In the listing below, locate the line containing "The build123d and" and the line containing "solder_side_places = row_places(28.0, 32.5, 3.6, 0, 7)". Output both of them and every line between, exactly as written, and nothing more.

DATASET EXTRACT:
::::::::::

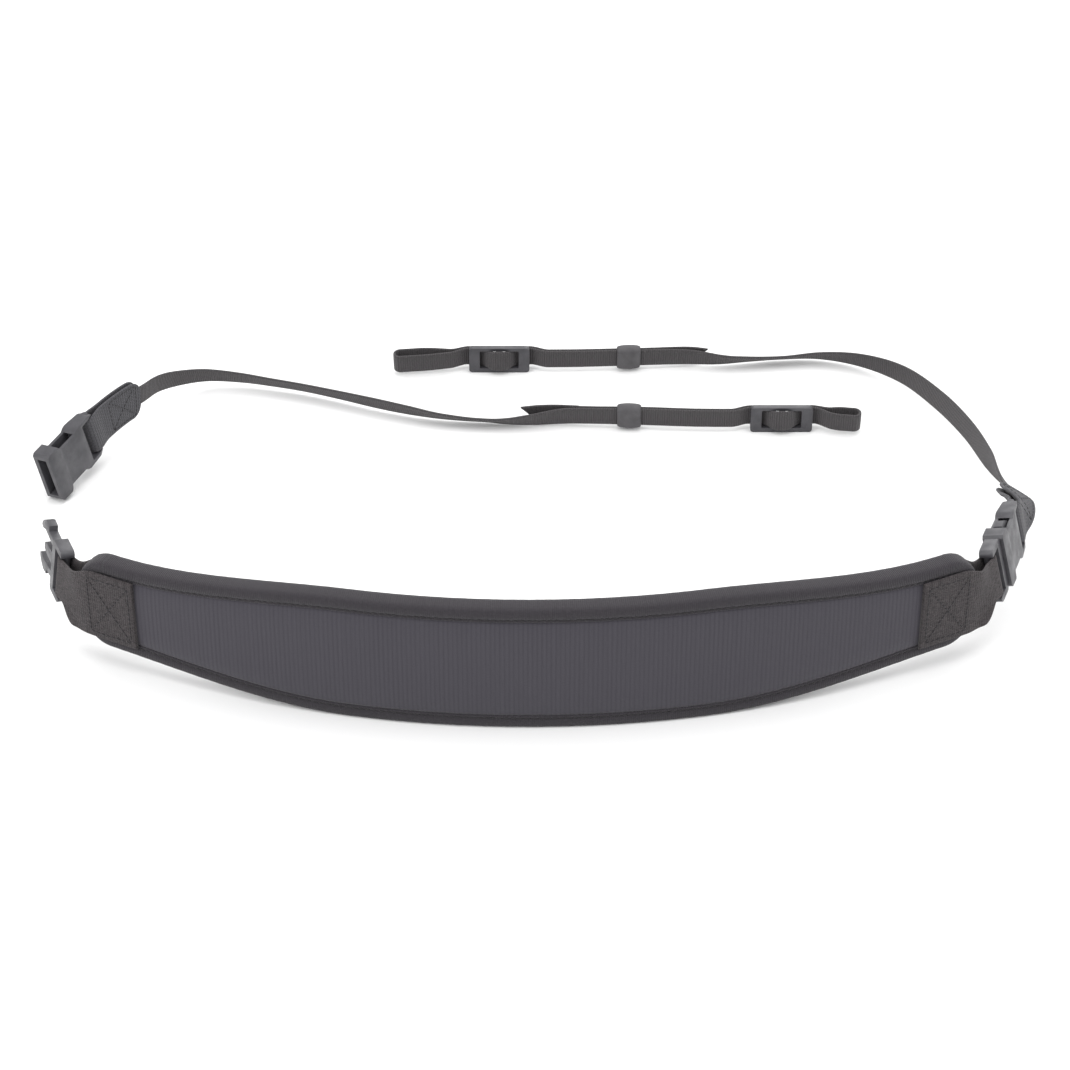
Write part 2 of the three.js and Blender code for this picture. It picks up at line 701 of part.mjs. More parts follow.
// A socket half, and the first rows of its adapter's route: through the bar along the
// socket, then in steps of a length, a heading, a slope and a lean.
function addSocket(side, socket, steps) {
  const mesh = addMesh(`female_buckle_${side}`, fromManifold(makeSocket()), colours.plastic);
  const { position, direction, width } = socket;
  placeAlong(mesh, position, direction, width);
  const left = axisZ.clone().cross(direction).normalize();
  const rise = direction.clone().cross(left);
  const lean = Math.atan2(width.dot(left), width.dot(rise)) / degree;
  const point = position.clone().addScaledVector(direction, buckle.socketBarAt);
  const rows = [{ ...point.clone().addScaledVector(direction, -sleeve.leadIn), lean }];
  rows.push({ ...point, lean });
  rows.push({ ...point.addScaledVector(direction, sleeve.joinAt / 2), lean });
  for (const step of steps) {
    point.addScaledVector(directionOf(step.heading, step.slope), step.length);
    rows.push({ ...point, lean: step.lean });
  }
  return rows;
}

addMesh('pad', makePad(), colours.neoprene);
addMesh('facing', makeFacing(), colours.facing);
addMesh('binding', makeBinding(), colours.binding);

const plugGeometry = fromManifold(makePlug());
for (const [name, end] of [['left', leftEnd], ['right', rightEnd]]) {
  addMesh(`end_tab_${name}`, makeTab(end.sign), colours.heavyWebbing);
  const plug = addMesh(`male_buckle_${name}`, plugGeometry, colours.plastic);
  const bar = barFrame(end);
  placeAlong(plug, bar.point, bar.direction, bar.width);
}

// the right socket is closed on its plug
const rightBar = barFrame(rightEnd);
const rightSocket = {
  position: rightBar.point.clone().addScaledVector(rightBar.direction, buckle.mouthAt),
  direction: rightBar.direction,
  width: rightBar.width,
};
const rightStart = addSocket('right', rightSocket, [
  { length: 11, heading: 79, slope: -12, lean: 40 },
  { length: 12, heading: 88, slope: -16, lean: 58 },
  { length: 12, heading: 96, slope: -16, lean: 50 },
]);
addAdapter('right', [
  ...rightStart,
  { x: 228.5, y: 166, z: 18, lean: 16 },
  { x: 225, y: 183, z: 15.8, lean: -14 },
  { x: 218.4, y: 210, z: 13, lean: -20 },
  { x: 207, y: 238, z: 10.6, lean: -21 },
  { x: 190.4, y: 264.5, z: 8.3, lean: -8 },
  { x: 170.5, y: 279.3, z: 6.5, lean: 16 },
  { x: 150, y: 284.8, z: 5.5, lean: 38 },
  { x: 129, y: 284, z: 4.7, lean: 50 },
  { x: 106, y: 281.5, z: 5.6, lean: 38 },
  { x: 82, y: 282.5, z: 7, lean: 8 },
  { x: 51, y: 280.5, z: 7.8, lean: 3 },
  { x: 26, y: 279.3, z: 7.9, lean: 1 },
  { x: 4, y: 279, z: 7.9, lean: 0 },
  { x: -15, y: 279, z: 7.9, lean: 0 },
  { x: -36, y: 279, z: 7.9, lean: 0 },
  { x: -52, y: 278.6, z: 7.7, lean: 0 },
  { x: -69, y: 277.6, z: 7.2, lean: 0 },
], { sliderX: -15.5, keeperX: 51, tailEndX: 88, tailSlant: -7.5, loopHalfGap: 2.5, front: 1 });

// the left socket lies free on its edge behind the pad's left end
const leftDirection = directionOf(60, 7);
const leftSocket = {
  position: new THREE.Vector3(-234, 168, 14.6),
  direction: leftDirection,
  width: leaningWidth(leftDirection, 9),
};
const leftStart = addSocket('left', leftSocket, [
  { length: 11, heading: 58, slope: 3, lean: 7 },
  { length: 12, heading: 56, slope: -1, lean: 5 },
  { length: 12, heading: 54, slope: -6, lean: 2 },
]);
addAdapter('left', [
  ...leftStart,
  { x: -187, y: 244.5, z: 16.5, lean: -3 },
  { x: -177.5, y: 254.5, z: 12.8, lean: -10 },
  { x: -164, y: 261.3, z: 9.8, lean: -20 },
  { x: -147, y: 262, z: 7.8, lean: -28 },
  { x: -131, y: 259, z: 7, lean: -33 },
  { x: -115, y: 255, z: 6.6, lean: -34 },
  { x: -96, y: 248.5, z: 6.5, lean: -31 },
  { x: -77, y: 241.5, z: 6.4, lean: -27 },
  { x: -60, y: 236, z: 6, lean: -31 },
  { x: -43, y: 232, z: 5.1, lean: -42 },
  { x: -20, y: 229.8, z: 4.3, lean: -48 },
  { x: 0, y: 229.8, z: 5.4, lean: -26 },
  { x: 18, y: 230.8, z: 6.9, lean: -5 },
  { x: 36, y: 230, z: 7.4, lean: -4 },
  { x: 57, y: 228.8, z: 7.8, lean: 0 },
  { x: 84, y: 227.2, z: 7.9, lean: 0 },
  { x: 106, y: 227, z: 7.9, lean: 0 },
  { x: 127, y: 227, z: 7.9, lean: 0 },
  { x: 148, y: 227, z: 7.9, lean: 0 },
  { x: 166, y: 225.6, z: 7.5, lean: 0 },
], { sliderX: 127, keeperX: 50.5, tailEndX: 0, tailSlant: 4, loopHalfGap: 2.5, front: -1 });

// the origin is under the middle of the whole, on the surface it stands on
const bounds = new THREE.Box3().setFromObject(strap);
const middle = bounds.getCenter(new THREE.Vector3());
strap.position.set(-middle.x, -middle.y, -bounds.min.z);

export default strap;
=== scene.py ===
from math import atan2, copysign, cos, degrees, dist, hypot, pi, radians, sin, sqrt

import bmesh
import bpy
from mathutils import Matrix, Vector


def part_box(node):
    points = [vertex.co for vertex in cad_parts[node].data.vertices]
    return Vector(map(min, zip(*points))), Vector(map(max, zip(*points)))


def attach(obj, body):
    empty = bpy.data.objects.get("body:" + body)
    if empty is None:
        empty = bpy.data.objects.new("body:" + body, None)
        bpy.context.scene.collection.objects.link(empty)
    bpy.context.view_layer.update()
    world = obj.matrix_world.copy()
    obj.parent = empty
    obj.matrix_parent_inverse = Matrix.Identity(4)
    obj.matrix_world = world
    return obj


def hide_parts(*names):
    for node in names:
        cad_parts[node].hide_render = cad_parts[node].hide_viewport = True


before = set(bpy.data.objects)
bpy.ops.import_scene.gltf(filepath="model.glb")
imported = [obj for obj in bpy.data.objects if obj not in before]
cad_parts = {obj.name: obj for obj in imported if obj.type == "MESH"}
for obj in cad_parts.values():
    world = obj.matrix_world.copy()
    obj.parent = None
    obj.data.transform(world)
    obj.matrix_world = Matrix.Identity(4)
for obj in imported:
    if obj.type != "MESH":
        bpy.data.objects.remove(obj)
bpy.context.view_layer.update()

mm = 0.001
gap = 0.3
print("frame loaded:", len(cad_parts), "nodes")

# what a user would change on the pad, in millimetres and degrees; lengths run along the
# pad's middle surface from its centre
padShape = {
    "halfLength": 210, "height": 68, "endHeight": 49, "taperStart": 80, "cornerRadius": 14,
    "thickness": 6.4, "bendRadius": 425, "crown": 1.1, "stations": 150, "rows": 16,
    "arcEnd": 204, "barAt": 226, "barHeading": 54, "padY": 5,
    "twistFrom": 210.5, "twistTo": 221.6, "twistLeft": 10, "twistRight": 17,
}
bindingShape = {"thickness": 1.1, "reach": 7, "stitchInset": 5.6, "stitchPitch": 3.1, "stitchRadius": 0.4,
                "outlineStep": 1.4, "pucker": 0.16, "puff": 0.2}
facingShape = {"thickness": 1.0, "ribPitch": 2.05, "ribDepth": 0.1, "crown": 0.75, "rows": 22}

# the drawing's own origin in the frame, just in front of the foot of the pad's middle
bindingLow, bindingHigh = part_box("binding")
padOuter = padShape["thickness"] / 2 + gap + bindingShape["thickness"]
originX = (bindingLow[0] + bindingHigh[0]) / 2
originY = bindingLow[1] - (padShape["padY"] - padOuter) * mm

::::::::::

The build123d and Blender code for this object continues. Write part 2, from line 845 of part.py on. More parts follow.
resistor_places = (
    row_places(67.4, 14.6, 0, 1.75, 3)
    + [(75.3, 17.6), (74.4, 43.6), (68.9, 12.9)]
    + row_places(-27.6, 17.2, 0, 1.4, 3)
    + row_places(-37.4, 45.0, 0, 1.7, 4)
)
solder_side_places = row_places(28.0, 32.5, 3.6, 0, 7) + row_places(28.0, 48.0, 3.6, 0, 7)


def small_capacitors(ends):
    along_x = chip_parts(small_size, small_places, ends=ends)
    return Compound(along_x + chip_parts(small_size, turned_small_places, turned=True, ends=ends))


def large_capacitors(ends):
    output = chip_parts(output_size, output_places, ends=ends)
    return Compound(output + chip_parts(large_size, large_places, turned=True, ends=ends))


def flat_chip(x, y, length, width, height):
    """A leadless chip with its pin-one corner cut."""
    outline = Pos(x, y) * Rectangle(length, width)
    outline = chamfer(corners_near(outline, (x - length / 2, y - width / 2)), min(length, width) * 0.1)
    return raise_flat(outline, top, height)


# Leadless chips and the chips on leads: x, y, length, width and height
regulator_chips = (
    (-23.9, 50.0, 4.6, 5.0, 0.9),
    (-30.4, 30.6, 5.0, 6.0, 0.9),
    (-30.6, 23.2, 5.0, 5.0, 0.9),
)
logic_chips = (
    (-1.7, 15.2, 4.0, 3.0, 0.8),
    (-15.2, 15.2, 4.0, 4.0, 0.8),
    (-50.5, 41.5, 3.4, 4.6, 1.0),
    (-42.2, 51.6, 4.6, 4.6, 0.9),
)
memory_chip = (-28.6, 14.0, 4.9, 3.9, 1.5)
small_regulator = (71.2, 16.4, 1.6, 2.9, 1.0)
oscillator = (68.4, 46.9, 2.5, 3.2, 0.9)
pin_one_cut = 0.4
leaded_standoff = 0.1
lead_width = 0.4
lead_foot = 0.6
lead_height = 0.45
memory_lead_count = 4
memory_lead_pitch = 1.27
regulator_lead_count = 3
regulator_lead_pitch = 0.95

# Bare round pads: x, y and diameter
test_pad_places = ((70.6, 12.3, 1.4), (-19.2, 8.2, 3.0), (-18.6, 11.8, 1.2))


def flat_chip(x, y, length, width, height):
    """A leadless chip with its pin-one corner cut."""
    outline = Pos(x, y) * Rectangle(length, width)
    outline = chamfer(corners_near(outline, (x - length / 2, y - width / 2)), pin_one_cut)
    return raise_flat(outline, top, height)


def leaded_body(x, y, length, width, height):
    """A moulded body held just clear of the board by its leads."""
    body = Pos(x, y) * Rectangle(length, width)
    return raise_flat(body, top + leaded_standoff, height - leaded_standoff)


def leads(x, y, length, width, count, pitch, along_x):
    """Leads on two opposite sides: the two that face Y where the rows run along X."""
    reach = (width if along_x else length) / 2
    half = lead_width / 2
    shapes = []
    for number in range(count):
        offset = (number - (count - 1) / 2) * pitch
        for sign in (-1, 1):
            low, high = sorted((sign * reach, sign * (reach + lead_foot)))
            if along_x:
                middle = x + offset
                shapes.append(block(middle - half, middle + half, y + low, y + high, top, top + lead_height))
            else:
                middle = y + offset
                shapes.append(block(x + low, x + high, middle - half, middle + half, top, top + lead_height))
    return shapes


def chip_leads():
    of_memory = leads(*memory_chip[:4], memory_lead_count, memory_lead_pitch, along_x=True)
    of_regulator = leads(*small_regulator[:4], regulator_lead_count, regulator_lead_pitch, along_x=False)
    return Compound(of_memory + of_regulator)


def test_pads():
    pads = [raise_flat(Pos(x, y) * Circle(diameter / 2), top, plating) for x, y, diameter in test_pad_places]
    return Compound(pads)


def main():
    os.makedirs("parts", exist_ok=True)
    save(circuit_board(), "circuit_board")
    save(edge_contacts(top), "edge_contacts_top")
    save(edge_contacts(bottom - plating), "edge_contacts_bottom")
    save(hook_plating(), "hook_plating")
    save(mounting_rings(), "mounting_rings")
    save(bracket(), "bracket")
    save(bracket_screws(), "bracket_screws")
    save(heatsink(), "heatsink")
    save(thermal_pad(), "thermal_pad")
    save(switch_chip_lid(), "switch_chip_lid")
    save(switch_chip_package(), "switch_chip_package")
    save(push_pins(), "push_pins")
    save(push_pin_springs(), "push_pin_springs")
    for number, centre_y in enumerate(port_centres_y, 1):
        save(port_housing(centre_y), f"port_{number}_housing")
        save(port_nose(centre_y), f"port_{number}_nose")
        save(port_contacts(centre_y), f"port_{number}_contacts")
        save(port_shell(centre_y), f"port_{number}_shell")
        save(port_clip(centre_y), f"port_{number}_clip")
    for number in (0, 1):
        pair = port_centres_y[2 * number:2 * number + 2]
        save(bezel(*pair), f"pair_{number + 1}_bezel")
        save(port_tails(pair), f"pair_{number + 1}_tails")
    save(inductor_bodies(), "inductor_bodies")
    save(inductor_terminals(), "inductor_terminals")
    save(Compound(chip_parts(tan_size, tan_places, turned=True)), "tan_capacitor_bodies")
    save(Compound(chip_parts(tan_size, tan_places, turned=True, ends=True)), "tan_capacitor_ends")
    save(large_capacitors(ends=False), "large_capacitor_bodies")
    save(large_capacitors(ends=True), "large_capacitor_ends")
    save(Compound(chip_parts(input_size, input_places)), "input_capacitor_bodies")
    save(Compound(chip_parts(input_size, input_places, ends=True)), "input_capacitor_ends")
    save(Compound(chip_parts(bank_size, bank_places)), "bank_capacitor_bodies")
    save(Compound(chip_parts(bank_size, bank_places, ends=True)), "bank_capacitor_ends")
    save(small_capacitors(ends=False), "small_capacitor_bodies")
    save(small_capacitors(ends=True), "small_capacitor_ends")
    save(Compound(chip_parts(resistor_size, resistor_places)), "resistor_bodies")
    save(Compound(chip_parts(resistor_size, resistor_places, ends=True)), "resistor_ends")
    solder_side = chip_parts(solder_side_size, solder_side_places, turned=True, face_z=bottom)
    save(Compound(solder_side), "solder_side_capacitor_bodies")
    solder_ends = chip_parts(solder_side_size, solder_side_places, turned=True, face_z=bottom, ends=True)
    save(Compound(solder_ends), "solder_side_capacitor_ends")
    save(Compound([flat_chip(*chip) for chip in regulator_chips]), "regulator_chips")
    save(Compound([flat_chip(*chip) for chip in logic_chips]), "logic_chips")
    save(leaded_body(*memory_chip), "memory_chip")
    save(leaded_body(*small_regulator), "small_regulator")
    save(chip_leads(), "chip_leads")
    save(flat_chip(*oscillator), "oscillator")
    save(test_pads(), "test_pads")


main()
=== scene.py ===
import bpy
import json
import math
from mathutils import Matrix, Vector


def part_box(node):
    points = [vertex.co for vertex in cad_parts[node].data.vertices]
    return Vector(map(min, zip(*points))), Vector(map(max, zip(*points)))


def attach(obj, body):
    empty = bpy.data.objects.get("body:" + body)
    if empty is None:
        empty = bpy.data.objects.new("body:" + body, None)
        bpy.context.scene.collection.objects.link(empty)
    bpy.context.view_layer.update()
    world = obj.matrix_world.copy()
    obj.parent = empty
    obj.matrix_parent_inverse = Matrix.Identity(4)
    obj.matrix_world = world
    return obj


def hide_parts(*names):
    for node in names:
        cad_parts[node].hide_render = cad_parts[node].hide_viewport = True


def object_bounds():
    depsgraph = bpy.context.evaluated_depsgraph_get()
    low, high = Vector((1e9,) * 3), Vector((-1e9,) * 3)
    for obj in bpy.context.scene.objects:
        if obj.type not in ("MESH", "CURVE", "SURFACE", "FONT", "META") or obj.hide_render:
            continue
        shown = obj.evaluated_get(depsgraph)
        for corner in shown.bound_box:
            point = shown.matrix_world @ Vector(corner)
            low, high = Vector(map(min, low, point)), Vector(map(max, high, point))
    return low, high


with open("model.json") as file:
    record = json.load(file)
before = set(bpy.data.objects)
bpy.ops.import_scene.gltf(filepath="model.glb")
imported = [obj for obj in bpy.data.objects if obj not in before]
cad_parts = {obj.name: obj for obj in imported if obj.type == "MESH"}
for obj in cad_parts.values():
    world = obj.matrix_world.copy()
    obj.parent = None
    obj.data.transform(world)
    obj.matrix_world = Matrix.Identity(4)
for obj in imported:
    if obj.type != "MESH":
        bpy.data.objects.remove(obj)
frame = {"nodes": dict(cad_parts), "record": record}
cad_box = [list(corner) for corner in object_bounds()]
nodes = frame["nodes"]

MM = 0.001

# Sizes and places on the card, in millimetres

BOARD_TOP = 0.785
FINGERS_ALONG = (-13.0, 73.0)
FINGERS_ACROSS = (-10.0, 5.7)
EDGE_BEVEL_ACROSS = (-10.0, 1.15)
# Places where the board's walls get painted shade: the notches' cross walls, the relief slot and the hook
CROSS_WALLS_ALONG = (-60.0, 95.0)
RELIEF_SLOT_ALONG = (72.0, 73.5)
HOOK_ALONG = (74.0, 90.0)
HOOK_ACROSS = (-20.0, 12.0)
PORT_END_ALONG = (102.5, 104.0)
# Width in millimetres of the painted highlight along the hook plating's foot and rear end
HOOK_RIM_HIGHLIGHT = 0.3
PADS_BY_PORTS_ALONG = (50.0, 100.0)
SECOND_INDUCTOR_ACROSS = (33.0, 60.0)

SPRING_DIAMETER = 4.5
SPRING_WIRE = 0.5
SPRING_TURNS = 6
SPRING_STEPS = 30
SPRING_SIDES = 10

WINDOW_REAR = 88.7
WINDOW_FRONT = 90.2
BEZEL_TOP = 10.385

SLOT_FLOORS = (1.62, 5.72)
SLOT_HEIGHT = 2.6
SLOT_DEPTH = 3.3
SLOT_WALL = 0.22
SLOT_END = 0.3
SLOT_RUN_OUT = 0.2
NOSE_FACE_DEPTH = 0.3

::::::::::

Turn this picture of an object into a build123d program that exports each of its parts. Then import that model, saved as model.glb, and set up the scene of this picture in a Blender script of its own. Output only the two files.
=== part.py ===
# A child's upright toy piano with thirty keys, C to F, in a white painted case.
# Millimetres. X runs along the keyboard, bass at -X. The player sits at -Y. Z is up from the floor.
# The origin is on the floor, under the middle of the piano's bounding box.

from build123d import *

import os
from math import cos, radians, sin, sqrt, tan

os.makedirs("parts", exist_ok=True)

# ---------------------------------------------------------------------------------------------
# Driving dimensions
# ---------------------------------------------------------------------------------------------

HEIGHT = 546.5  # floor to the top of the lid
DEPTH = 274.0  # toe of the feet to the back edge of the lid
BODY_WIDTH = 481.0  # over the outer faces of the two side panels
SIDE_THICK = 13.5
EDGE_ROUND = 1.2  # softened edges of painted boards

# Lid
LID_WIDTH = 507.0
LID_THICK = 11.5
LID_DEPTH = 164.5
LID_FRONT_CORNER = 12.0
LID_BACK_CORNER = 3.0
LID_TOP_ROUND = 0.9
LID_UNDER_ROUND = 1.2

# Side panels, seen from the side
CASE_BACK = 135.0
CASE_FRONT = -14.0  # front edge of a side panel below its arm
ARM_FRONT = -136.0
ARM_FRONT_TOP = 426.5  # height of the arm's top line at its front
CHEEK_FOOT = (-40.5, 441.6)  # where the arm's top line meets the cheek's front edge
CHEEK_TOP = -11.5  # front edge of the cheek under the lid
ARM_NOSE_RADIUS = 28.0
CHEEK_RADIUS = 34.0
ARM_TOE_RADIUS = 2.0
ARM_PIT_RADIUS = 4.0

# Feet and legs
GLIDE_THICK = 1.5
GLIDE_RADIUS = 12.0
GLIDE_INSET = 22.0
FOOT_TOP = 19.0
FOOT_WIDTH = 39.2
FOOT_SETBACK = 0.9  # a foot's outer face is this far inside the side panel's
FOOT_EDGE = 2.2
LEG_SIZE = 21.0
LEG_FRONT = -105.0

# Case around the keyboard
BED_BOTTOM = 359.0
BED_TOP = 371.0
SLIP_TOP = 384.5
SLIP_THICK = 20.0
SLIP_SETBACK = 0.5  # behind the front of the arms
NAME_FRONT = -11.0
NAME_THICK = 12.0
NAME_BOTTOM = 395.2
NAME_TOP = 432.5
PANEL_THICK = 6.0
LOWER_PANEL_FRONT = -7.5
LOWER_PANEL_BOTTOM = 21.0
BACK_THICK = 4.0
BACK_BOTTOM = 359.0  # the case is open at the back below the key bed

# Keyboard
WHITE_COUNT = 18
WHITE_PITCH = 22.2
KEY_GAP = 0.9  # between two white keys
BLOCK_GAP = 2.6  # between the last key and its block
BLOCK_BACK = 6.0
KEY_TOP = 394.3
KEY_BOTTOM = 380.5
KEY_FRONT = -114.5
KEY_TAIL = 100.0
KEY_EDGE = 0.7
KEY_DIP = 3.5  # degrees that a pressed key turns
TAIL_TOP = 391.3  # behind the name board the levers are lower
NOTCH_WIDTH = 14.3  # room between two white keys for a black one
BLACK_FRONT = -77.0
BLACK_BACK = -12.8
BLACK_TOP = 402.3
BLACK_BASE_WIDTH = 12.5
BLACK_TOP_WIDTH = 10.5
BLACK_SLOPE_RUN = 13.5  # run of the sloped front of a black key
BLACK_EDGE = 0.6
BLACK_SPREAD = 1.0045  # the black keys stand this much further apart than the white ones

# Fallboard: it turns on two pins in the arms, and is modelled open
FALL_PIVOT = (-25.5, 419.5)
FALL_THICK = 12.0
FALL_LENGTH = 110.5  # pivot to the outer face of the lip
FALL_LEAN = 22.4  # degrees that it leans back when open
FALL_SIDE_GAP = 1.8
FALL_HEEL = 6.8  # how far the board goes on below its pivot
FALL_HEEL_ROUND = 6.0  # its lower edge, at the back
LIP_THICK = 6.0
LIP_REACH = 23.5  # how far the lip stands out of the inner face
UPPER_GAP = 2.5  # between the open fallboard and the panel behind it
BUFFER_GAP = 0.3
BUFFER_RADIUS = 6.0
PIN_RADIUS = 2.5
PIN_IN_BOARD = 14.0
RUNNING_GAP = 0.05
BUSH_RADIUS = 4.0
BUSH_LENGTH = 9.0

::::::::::

TASK OUTPUT:
The build123d and Blender code for this object continues. Write part 2, from line 845 of part.py on. More parts follow.
resistor_places = (
    row_places(67.4, 14.6, 0, 1.75, 3)
    + [(75.3, 17.6), (74.4, 43.6), (68.9, 12.9)]
    + row_places(-27.6, 17.2, 0, 1.4, 3)
    + row_places(-37.4, 45.0, 0, 1.7, 4)
)
solder_side_places = row_places(28.0, 32.5, 3.6, 0, 7) + row_places(28.0, 48.0, 3.6, 0, 7)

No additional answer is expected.